I took another step forward, barely aware that I was going to do it until it was already done. The van. That’s where I was going when I ran away. To the van, where George and I saved each other’s lives a thousand times… where I pulled the trigger and killed the woman who was my sister, my best friend, and my only real family, all with a single bullet.
She would have gotten better, whispered Kelly’s voice, in the black space behind my eyes where only George was supposed to speak. The world blanked out again.
The sound of the van door slamming forced me back into my surroundings for the second time. My index finger was slightly numb, with the deep, subcutaneous ache that meant I’d taken—and passed—a blood test to open the doors. No amplification for me. Not yet, anyway. I looked dully around the van’s interior, eyes flicking toward the ceiling in an automatic check for the Rorschach test that was formed by George’s blood immediately after I pulled the trigger. For a moment, I could see it, streaks of red trending into a dozen shades of brown as it dried. Then I blinked, and the blood was gone, replaced by pristine white paneling.
“Breathe, Shaun,” said George. Her voice came from behind me, rather than from inside my head. It was calm, soothing, even slightly amused; she was just talking me down from a panic attack. Nothing important, all part of a day’s work. I’ve never been terribly prone to that kind of episode, but when you spend your days playing with dead things, one or two flip-outs
are bound to come with the territory. “You’re going to give yourself an aneurysm.”

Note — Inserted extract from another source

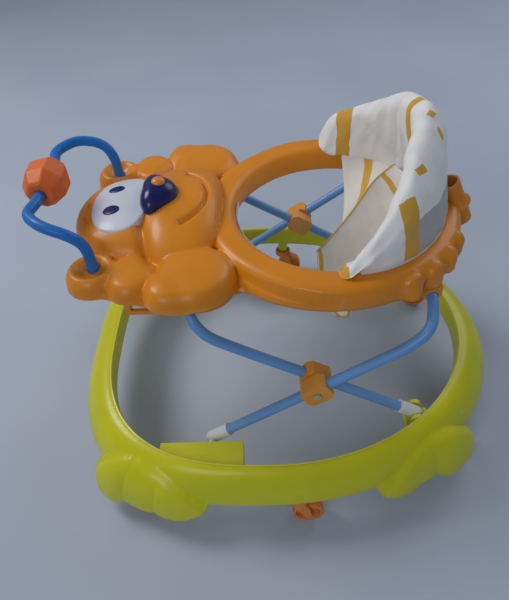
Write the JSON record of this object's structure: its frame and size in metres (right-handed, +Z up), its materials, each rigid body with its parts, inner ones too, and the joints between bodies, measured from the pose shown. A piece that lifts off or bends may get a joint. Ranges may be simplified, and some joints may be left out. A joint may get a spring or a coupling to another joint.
{
  "type": "baby walker",
  "caption": "Ring-base baby walker on swivel casters with a crossed folding tube frame, a bear-shaped play tray, a padded seat and a toy bar.",
  "frame": {"origin": "on the floor, below the centre of the walker's outer box", "axes": "+Z up, -Y towards the front of the walker (the bear's head), +X to the child's left"},
  "size_m": [0.6534, 0.752, 0.5393],
  "materials": {
    "lime_plastic": "glossy moulded plastic, yellow-green",
    "steel": "bright zinc plated steel",
    "blue_tube": "light blue powder coat",
    "white_plastic": "white moulded plastic",
    "pivot_plastic": "orange moulded plastic",
    "tray_plastic": "glossy warm orange moulded plastic",
    "face_white": "white moulded plastic with a light gloss",
    "nose_blue": "dark blue moulded plastic",
    "button_orange": "orange moulded plastic",
    "bar_blue": "bright blue plastic",
    "bead_orange": "clear orange moulded plastic",
    "seat_fabric": "woven cotton-like cover, ivory with ochre stripes",
    "caster_orange": "orange moulded plastic"
  },
  "bodies": {
    "base": {"base_ring": "lime_plastic", "foot_track_left": "lime_plastic", "foot_track_right": "lime_plastic", "rear_bracket_left": "lime_plastic", "rear_bracket_right": "lime_plastic", "rear_foot_pin_left": "steel", "rear_foot_pin_right": "steel", "caster_sockets": "lime_plastic"},
    "inner_frame": {"inner_tube": "blue_tube", "inner_foot_cap_left": "white_plastic", "inner_foot_cap_right": "white_plastic", "inner_pivot_block_left": "pivot_plastic", "inner_pivot_block_right": "pivot_plastic"},
    "outer_frame": {"outer_tube": "blue_tube", "outer_foot_cap_left": "white_plastic", "outer_foot_cap_right": "white_plastic", "outer_pivot_block_left": "pivot_plastic", "outer_pivot_block_right": "pivot_plastic", "pivot_screws": "steel", "hinge_bush_left": "pivot_plastic", "hinge_bush_right": "pivot_plastic"},
    "tray": {"tray_top": "tray_plastic", "tray_bottom": "tray_plastic", "hinge_saddle_left": "tray_plastic", "hinge_saddle_right": "tray_plastic", "height_rack_left": "tray_plastic", "height_rack_right": "tray_plastic", "tray_screws": "steel", "face_plate": "face_white", "eye_left": "nose_blue", "eye_right": "nose_blue", "nose": "nose_blue", "toy_bar": "bar_blue", "bar_sockets": "bar_blue", "rear_socket": "tray_plastic", "seat_back": "seat_fabric", "seat_sling": "seat_fabric"},
    "nose_button": {"nose_button": "button_orange"},
    "bead": {"bead": "bead_orange"},
    "caster_front_left": {"fork_front_left": "caster_orange", "axle_front_left": "steel"},
    "wheel_front_left": {"wheel_front_left": "caster_orange"},
    "caster_front_right": {"fork_front_right": "caster_orange", "axle_front_right": "steel"},
    "wheel_front_right": {"wheel_front_right": "caster_orange"},
    "caster_mid_left": {"fork_mid_left": "caster_orange", "axle_mid_left": "steel"},
    "wheel_mid_left": {"wheel_mid_left": "caster_orange"},
    "caster_mid_right": {"fork_mid_right": "caster_orange", "axle_mid_right": "steel"},
    "wheel_mid_right": {"wheel_mid_right": "caster_orange"},
    "caster_rear_left": {"fork_rear_left": "caster_orange", "axle_rear_left": "steel"},
    "wheel_rear_left": {"wheel_rear_left": "caster_orange"},
    "caster_rear_right": {"fork_rear_right": "caster_orange", "axle_rear_right": "steel"},
    "wheel_rear_right": {"wheel_rear_right": "caster_orange"}
  },
  "joints": [
    {"name": "frame_fold", "type": "hinge", "parent": "base", "child": "inner_frame", "pos_m": [0, 0.2085, 0.122], "axis": [1, 0, 0], "range_deg": [0, 24]},
    {"name": "frame_cross", "type": "hinge", "parent": "inner_frame", "child": "outer_frame", "pos_m": [0, 0.0425, 0.2225], "axis": [1, 0, 0], "range_deg": [-48, 0]},
    {"name": "tray_level", "type": "hinge", "parent": "outer_frame", "child": "tray", "pos_m": [0, 0.2035, 0.352], "axis": [1, 0, 0], "range_deg": [0, 24]},
    {"name": "nose_press", "type": "slide", "parent": "tray", "child": "nose_button", "axis": [0, 0, -1], "range_m": [0, 0.003], "stiffness_N_per_m": 250},
    {"name": "bead_spin", "type": "hinge", "parent": "tray", "child": "bead", "pos_m": [0, -0.3475, 0.46], "axis": [1, 0, 0], "continuous": true},
    {"name": "swivel_front_left", "type": "hinge", "parent": "base", "child": "caster_front_left", "pos_m": [0.266, -0.2355, 0.07], "axis": [0, 0, 1], "continuous": true},
    {"name": "roll_front_left", "type": "hinge", "parent": "caster_front_left", "child": "wheel_front_left", "pos_m": [0.266, -0.2205, 0.025], "axis": [1, 0, 0], "continuous": true},
    {"name": "swivel_front_right", "type": "hinge", "parent": "base", "child": "caster_front_right", "pos_m": [-0.266, -0.2355, 0.07], "axis": [0, 0, 1], "continuous": true},
    {"name": "roll_front_right", "type": "hinge", "parent": "caster_front_right", "child": "wheel_front_right", "pos_m": [-0.266, -0.2205, 0.025], "axis": [1, 0, 0], "continuous": true},
    {"name": "swivel_mid_left", "type": "hinge", "parent": "base", "child": "caster_mid_left", "pos_m": [0.304, 0.0125, 0.07], "axis": [0, 0, 1], "continuous": true},
    {"name": "roll_mid_left", "type": "hinge", "parent": "caster_mid_left", "child": "wheel_mid_left", "pos_m": [0.304, 0.0275, 0.025], "axis": [1, 0, 0], "continuous": true},
    {"name": "swivel_mid_right", "type": "hinge", "parent": "base", "child": "caster_mid_right", "pos_m": [-0.304, 0.0125, 0.07], "axis": [0, 0, 1], "continuous": true},
    {"name": "roll_mid_right", "type": "hinge", "parent": "caster_mid_right", "child": "wheel_mid_right", "pos_m": [-0.304, 0.0275, 0.025], "axis": [1, 0, 0], "continuous": true},
    {"name": "swivel_rear_left", "type": "hinge", "parent": "base", "child": "caster_rear_left", "pos_m": [0.182, 0.2805, 0.07], "axis": [0, 0, 1], "continuous": true},
    {"name": "roll_rear_left", "type": "hinge", "parent": "caster_rear_left", "child": "wheel_rear_left", "pos_m": [0.182, 0.2955, 0.025], "axis": [1, 0, 0], "continuous": true},
    {"name": "swivel_rear_right", "type": "hinge", "parent": "base", "child": "caster_rear_right", "pos_m": [-0.182, 0.2805, 0.07], "axis": [0, 0, 1], "continuous": true},
    {"name": "roll_rear_right", "type": "hinge", "parent": "caster_rear_right", "child": "wheel_rear_right", "pos_m": [-0.182, 0.2955, 0.025], "axis": [1, 0, 0], "continuous": true}
  ],
  "couplings": [
    {"joint": "frame_cross", "follows": "frame_fold", "ratio": -2},
    {"joint": "tray_level", "follows": "frame_fold", "ratio": 1}
  ]
}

“Didnt you hear her?” I demanded, clenching my hands into fists. The urge to look toward the sound of her voice was nigh irresistible. I kept looking at the ceiling instead, waiting for the blood to repeat its flickering appearance. “You would have gotten better.”
“Says her,” George said. The amusement vanished, replaced by the barely chained irritation that was practically her trademark. “The test results were locked in—the CDC knew I was dead. If you’d walked away, something would have happened, and you know it. Worst-case scenario, you would have been treated to the delightful sight of men in hazmat suits dragging me into the open while I screamed for them to take another test. My last post might not have gone out. The truth might not have gone out.” She paused before delivering what I was sure was meant to be the killing blow: “Tate might have walked away clean.”
“You don’t know,” I said. “We could have claimed there was something wrong with the test. It’s happened before.”
“How often?”
I didn’t answer her.
George sighed. “Three times, Shaun. With a top-of-the-line test, three times. In all three cases, there was proof of mechanical failure—and in two of the cases, the people were killed anyway. Their families won their suits on the basis of secondary testing units. We both know what a secondary test would have shown in my case. There’s no point in pretending that we don’t.”
That was too much. The blood flickered back into visibility a second before I spun around, feeling my fingernails cutting into my palms as I shouted, “For fuck’s sake, Georgia, there was a chance!” The empty chair would fix it. I’d see the empty chair, and she’d go back to being a voice in my head, just a voice in my head, because she was dead, I killed her. I just had to see the empty chair.